Tuesday, February 28, 2012


Constitutional court justices in robes

GERMAN LAW

German high court calls for more parliament in bailout decisions

Germany's Constitutional Court has declared that parliament must participate more actively in emergency decisions on eurozone aid, rejecting measures to turn over these powers to a select body of representatives.
Germany's highest court ruled on Tuesday that a select body of nine parliamentarians cannot alone make emergency decisions on eurozone financial aid, calling instead for the entire legislature to participate more actively.
The Constitutional Court based its decision on the "overall budgetary responsibility of parliament."
The German lower house of parliament, the Bundestag, had passed a law that empowered a nine-member body to make rapid decisions on behalf the 620-member legislature during emergency economic situations involving the health of the euro, the common currency of 17 European Union member states.
The nine-member body is chosen from the 41-member budget committee.

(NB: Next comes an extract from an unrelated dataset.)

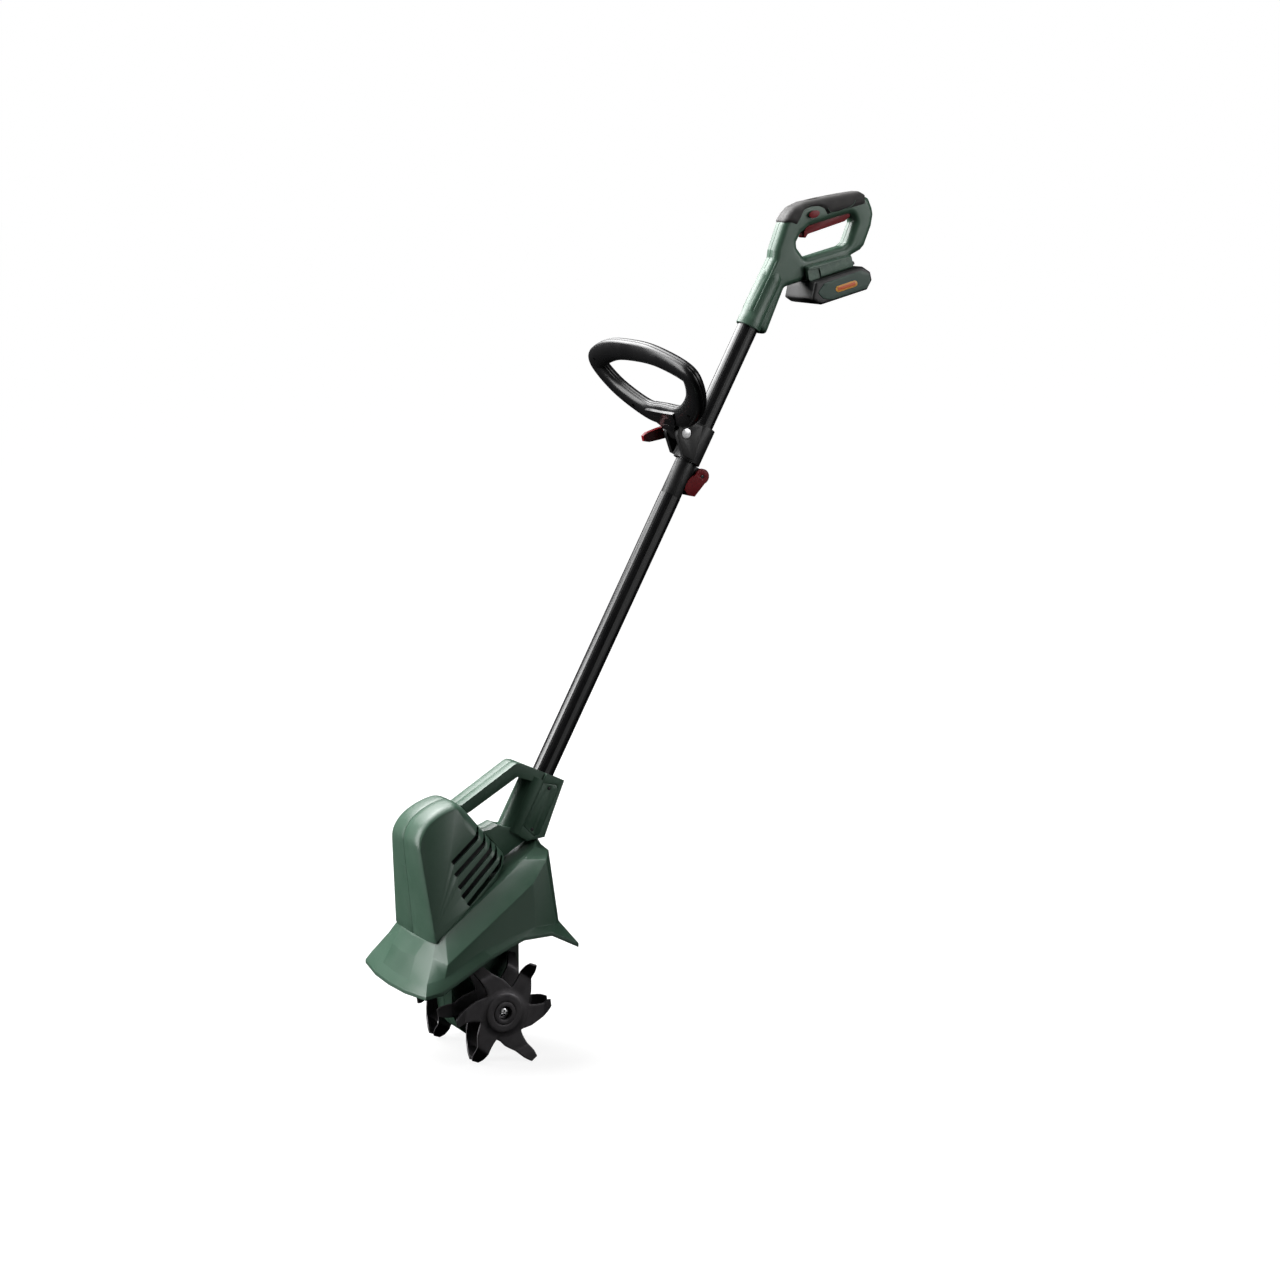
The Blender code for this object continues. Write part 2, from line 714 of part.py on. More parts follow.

All parties in parliament are represented among the nine members, with the governing coalition in the majority. The body would vote on decisions regarding the disbursement of money from the temporary European bailout fund, the European Financial Stability Facility (EFSF), which is designed to halt the spread of the sovereign debt crisis.
Parliamentary rights
Norbert Lammert, the president of the Bundestag and a member of Chancellor Angela Merkel's center-right coalition, said that the nine-member body was a democratically legitimated institution.
"The German Bundestag voted with an overwhelming majority for this measure," Lammert said.
Two parliamentarians from the center-left Social Democrats, Peter Danckert and Swen Schulz, originally filed the case before the Constitutional Court, arguing that the right of parliament to decide over budgetary issues was infringed by the nine-member body. The Constitutional Court had suspended the implementation of the nine-member body in October 2011 pending review of its constitutionality.
"It cannot be the purpose of parliamentarianism to pay lip service to representatives and otherwise allow the government to do everything the way it wants," Schulz said. "That's not democracy."